The last one in particular is a serious knockout :-).


> To use a worn out example, URLs are to
> the web as i-nodes are to the Unix filesystem. Just as directories give us
> meaningful file names under Unix (and not just i-node numbers), directory
> services on the Internet are the right way to introduce names which are
> meaningful in local character sets.

If URLs were like i-number and internet addresses (and port numbers),
you would see a lot more of things such as
	21://130.60.48.8/210900
instead of
	ftp://ftp.ifi.unizh.ch/pub/multilingual/FontComposition.ps.Z
In the first, using port number for scheme, and i-number for path/resource
name is not possible (but the later could be simulated), and using the
internet address is rarely done.

No we can either say that URLs, file names, and domain names are
low-level directory services, or we can say that URLs, file names,
and domain names are not directory services, and that for example
the unix "find" command would be a (crude) directory service for
a file system, and a search engine would be a directory service
for domain names or URLs.
Which way we take to solve the terminology problem, it remains that
URLs, file names, and domain names all are identifiers that are
frequently used by human beings.

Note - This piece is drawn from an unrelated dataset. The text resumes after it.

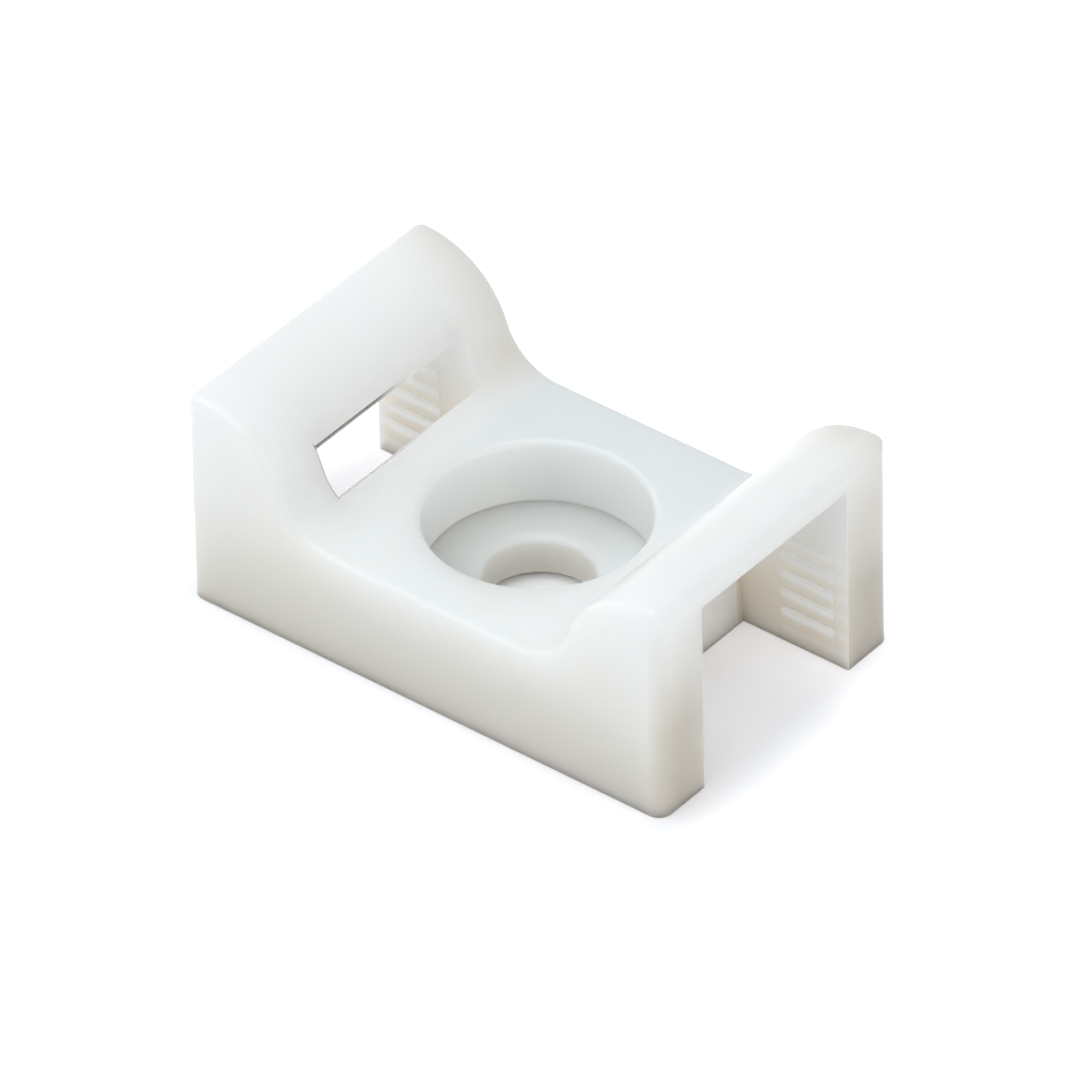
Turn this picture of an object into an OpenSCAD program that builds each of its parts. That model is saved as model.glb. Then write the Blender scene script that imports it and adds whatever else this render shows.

And where this is possible, many
human beings prefer to use these identifiers in their local
script. Countless filenames on countless computers all over the
world are a strong testimony. The (not fully guaranteed but
in many case working) use of URLs in native encoding in HTML
documents is another strong testimony. For domain names, we don't
have such a testimony, but I know that where this is possible
(e.g. NT), users like to give their machines names they can
understand and that are written in a familliar script.


> An advantage of directory services is
> that it is possible to have multiple directory services for the same file
> system (as a simple example think of long filenames and 8.3 filenames under
> Windows 95). The same web could easily support Directory services for
> English and Japanese.

You can have multiple filenames without having a different directory
service. Links do the job. You of course can have multiple URLs
for one and the same resoure (apart from terminology problems :-).


> It may sound a bit strange for me to say this now as I have objected in the
> past to the idea that certain URI schemes should use what are in essence
> binary strings. That URLs are transcribable and easily remembered is a
> considerable convenience, and this feature of the URL mechanism is a great
> asset. However, this should not obscure the fact tht URLs are not meant to
> implement a directory service.

We don't want URLs to become a high-level directory service.
But we want URLs to provide the same convenience for users
around the world. Every US user is free to choose an URL
with numbers only, very few are doing it, not even those
that vehemently claim that URLs should be without meaning.
Yet people who don't use the Latin script, and to a lesser
extent people that use the Latin script with extensions,
are constantly forced to use URLs that are for them rather
meaningless and arbitrary.


Regards,	Martin.